* [SUPPLIED INFORMATION]
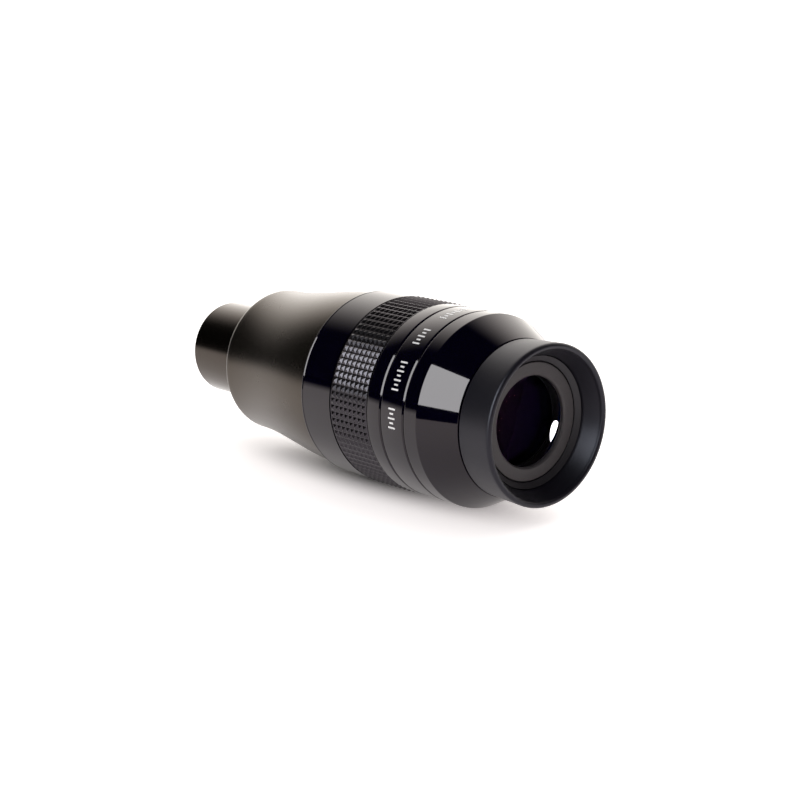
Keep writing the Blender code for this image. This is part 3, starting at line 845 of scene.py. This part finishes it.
subject = Vector((cone_x0, 0, AXIS_HEIGHT))
softbox = reflected_lamp("side_softbox", subject + direction(-85, 29) * SOFTBOX_DISTANCE,
                         subject, SOFTBOX_SIZE, SOFTBOX_RADIANCE)
softbox.data.color = linear("#f6ffff")[:3]
far_end = reflected_lamp("far_end_daylight",
                         (middle_x1 + 2.8 * MM, 13.5 * MM, AXIS_HEIGHT - 6.2 * MM),
                         (middle_x1 + 40 * MM, -20 * MM, AXIS_HEIGHT),
                         DAYLIGHT_SIZE, DAYLIGHT_RADIANCE)
far_end.data.shape = "ELLIPSE"
far_end.visible_glossy = False
sun = bpy.data.lights.new("overhead_fill", "SUN")
sun.energy = FILL_STRENGTH
sun.angle = FILL_SPREAD
fill = bpy.data.objects.new("overhead_fill", sun)
fill.rotation_euler = (-direction(-60, 80)).to_track_quat("-Z", "Y").to_euler()
fill.visible_glossy = False
bpy.context.scene.collection.objects.link(fill)

# %% [markdown]
# ## Black flags
# A studio hides what a polished thing shouldn't reflect behind black cards, called flags. Two
# stand on the bench, one beside the body and one past the nose, and keep the bench's far side
# out of the reflections. They show in reflections only.

# %% Black flags
CARD_FOOT = 0.5 * MM


def flag(name, middle, width, height, ramp):
    """A standing black card seen only in reflections; its foot fades in over a ramp's height."""
    paint, shader = new_material(name + "_black_card", Roughness=1.0, Specular_IOR_Level=0.0)
    tinted(paint, shader, noise(paint, object_place(paint), 0.05), "#020202", 0.1)
    height_up = add_node(paint, "ShaderNodeSeparateXYZ", {}, {"Vector": object_place(paint)})
    fade = add_node(paint, "ShaderNodeMapRange", {},
                    {"Value": height_up.outputs["Z"], "From Max": ramp}).outputs["Result"]
    paint.node_tree.links.new(fade, shader.inputs["Alpha"])
    across = Vector((-middle.y, middle.x, 0)).normalized() * width / 2
    left, right = middle - across, middle + across
    corners = [(left, CARD_FOOT), (right, CARD_FOOT), (right, height), (left, height)]
    card = bmesh.new()
    card.faces.new([card.verts.new((side.x, side.y, z)) for side, z in corners])
    mesh = bpy.data.meshes.new(name)
    card.to_mesh(mesh)
    card.free()
    mesh.materials.append(paint)
    holder = bpy.data.objects.new(name, mesh)
    holder.visible_camera = holder.visible_diffuse = holder.visible_shadow = False
    holder.visible_transmission = False
    bpy.context.scene.collection.objects.link(holder)


flag("side_flag", direction(-88, 0) * 0.36, width=0.42, height=0.085, ramp=0.002)
flag("field_flag", direction(-142, 0) * 0.45, width=0.7, height=0.07, ramp=0.035)
print("flags placed")

# %% [markdown]
# ## Backdrop
# A pale backdrop behind the object whitens its upper edges. The room is dark elsewhere. The
# world's strength rises smoothly towards the backdrop's direction.

# %% World
BACKDROP = direction(128, 8)
BACKDROP_EDGE = 0.35                 # how squarely a ray faces the backdrop, as a cosine
BACKDROP_FULL = 0.93
ROOM_STRENGTH = 0.008
BACKDROP_STRENGTH = 2.4
world = bpy.data.worlds.new("studio")
world.use_nodes = True
bpy.context.scene.world = world
sky = world.node_tree.nodes["Background"]
ray = add_node(world, "ShaderNodeTexCoord").outputs["Generated"]
facing = add_node(world, "ShaderNodeVectorMath", {"operation": "DOT_PRODUCT"},
                  {0: ray, 1: BACKDROP}).outputs["Value"]
glow = add_node(world, "ShaderNodeMapRange", {"interpolation_type": "SMOOTHSTEP"},
                {"Value": facing, "From Min": BACKDROP_EDGE, "From Max": BACKDROP_FULL,
                 "To Min": ROOM_STRENGTH, "To Max": BACKDROP_STRENGTH}).outputs["Result"]
world.node_tree.links.new(glow, sky.inputs["Strength"])
sky.inputs["Color"].default_value = linear("#fffaf4")
print("backdrop towards", [round(v, 2) for v in BACKDROP])

# %% [markdown]
# ## View
# The Standard transform keeps the white bench white and the blacks deep.

# %% View
bpy.context.scene.view_settings.view_transform = "Standard"
bpy.context.scene.view_settings.look = "None"
print("view transform:", bpy.context.scene.view_settings.view_transform)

* [OBJECTIVE] Set every line of the listing down word for word.

* [EXERCISE OUTPUT]
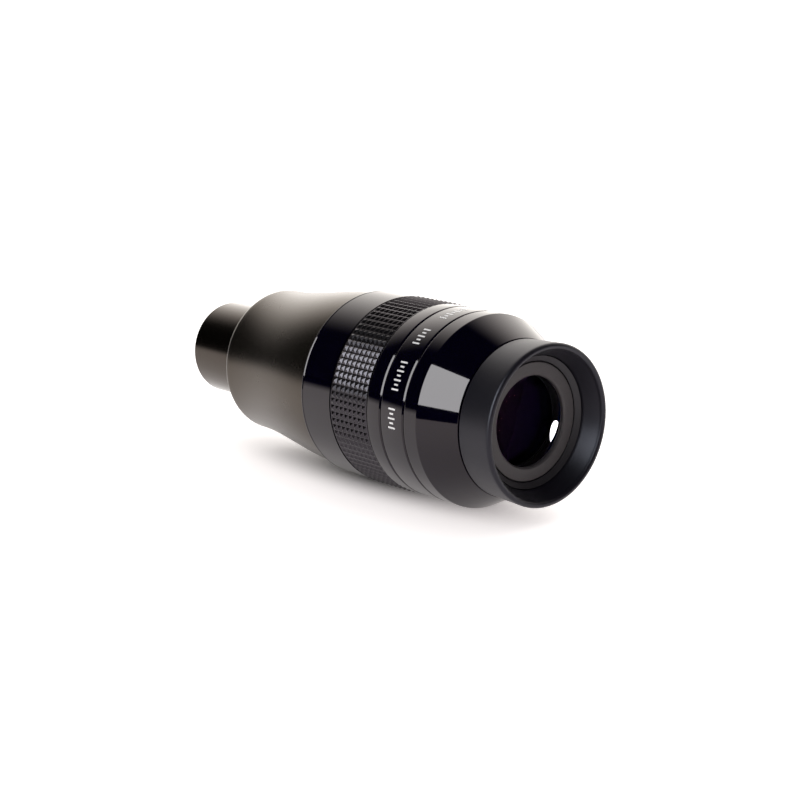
Keep writing the Blender code for this image. This is part 3, starting at line 845 of scene.py. This part finishes it.
subject = Vector((cone_x0, 0, AXIS_HEIGHT))
softbox = reflected_lamp("side_softbox", subject + direction(-85, 29) * SOFTBOX_DISTANCE,
                         subject, SOFTBOX_SIZE, SOFTBOX_RADIANCE)
softbox.data.color = linear("#f6ffff")[:3]
far_end = reflected_lamp("far_end_daylight",
                         (middle_x1 + 2.8 * MM, 13.5 * MM, AXIS_HEIGHT - 6.2 * MM),
                         (middle_x1 + 40 * MM, -20 * MM, AXIS_HEIGHT),
                         DAYLIGHT_SIZE, DAYLIGHT_RADIANCE)
far_end.data.shape = "ELLIPSE"
far_end.visible_glossy = False
sun = bpy.data.lights.new("overhead_fill", "SUN")
sun.energy = FILL_STRENGTH
sun.angle = FILL_SPREAD
fill = bpy.data.objects.new("overhead_fill", sun)
fill.rotation_euler = (-direction(-60, 80)).to_track_quat("-Z", "Y").to_euler()
fill.visible_glossy = False
bpy.context.scene.collection.objects.link(fill)

# %% [markdown]
# ## Black flags
# A studio hides what a polished thing shouldn't reflect behind black cards, called flags. Two
# stand on the bench, one beside the body and one past the nose, and keep the bench's far side
# out of the reflections. They show in reflections only.

# %% Black flags
CARD_FOOT = 0.5 * MM


def flag(name, middle, width, height, ramp):
    """A standing black card seen only in reflections; its foot fades in over a ramp's height."""
    paint, shader = new_material(name + "_black_card", Roughness=1.0, Specular_IOR_Level=0.0)
    tinted(paint, shader, noise(paint, object_place(paint), 0.05), "#020202", 0.1)
    height_up = add_node(paint, "ShaderNodeSeparateXYZ", {}, {"Vector": object_place(paint)})
    fade = add_node(paint, "ShaderNodeMapRange", {},
                    {"Value": height_up.outputs["Z"], "From Max": ramp}).outputs["Result"]
    paint.node_tree.links.new(fade, shader.inputs["Alpha"])
    across = Vector((-middle.y, middle.x, 0)).normalized() * width / 2
    left, right = middle - across, middle + across
    corners = [(left, CARD_FOOT), (right, CARD_FOOT), (right, height), (left, height)]
    card = bmesh.new()
    card.faces.new([card.verts.new((side.x, side.y, z)) for side, z in corners])
    mesh = bpy.data.meshes.new(name)
    card.to_mesh(mesh)
    card.free()
    mesh.materials.append(paint)
    holder = bpy.data.objects.new(name, mesh)
    holder.visible_camera = holder.visible_diffuse = holder.visible_shadow = False
    holder.visible_transmission = False
    bpy.context.scene.collection.objects.link(holder)


flag("side_flag", direction(-88, 0) * 0.36, width=0.42, height=0.085, ramp=0.002)
flag("field_flag", direction(-142, 0) * 0.45, width=0.7, height=0.07, ramp=0.035)
print("flags placed")

# %% [markdown]
# ## Backdrop
# A pale backdrop behind the object whitens its upper edges. The room is dark elsewhere. The
# world's strength rises smoothly towards the backdrop's direction.

# %% World
BACKDROP = direction(128, 8)
BACKDROP_EDGE = 0.35                 # how squarely a ray faces the backdrop, as a cosine
BACKDROP_FULL = 0.93
ROOM_STRENGTH = 0.008
BACKDROP_STRENGTH = 2.4
world = bpy.data.worlds.new("studio")
world.use_nodes = True
bpy.context.scene.world = world
sky = world.node_tree.nodes["Background"]
ray = add_node(world, "ShaderNodeTexCoord").outputs["Generated"]
facing = add_node(world, "ShaderNodeVectorMath", {"operation": "DOT_PRODUCT"},
                  {0: ray, 1: BACKDROP}).outputs["Value"]
glow = add_node(world, "ShaderNodeMapRange", {"interpolation_type": "SMOOTHSTEP"},
                {"Value": facing, "From Min": BACKDROP_EDGE, "From Max": BACKDROP_FULL,
                 "To Min": ROOM_STRENGTH, "To Max": BACKDROP_STRENGTH}).outputs["Result"]
world.node_tree.links.new(glow, sky.inputs["Strength"])
sky.inputs["Color"].default_value = linear("#fffaf4")
print("backdrop towards", [round(v, 2) for v in BACKDROP])

# %% [markdown]
# ## View
# The Standard transform keeps the white bench white and the blacks deep.

# %% View
bpy.context.scene.view_settings.view_transform = "Standard"
bpy.context.scene.view_settings.look = "None"
print("view transform:", bpy.context.scene.view_settings.view_transform)